LP: By not accepting certain types of merchants, ShareASale hasn’t grown to the same size as the some of the other networks.

BL: The size issue has forced us to be good, if not better, with our technology. You can’t be the small size we are and have that number of merchants with bad technology. You need automation. Our datafeeds are automated and registration is automated. You can’t have bad technology. Everything needs to be smooth to support that volume of merchants. We are doing things faster. We are a different type of company. There is a big difference between us, a small company, and a privately-held company.

LP: But you are competing against companies with huge resources. Have things changed for your company since Performics was bought by Google?

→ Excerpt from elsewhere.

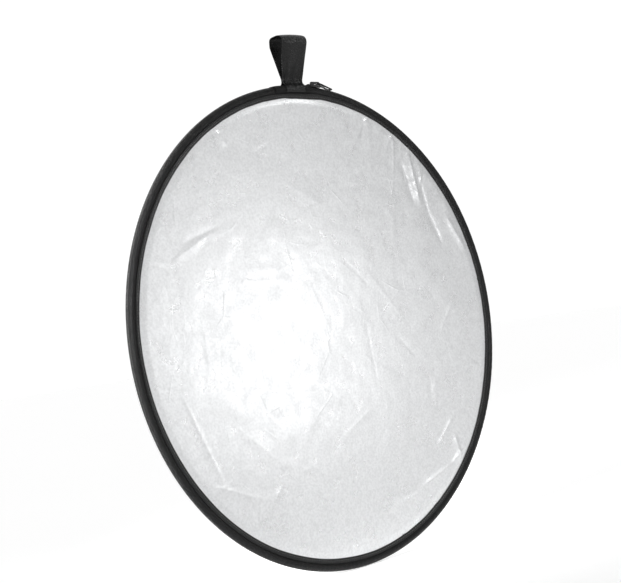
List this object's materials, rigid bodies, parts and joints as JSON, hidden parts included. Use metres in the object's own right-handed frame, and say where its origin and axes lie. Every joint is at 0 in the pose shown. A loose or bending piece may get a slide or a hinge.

BL: Not really. It’s business as usual. I know people there and we have a good relationship with them. Of course, it’s important for any company to know what’s going on with their competitors. People brought up the possibility of conflict, but Google sold off Performics’ search division. The name and backing of Google may help them, but in the end I think it’s a positive for everyone in the industry – especially if the largest brands get interested in joining the performance marketing space.

LP: Would you consider offers to buy SAS?

BL: Our technology is built inside the company. I would rather build in-house. We get more value that way and so far we have built everything we have. There could be minor exceptions – if there is new technology we could get faster through an acquisition – but I like to think that building it in house gives us long-term value. I’m conservative with our assets. We have grown organically and we are profitable. I’m not going to put that at risk for a new technology.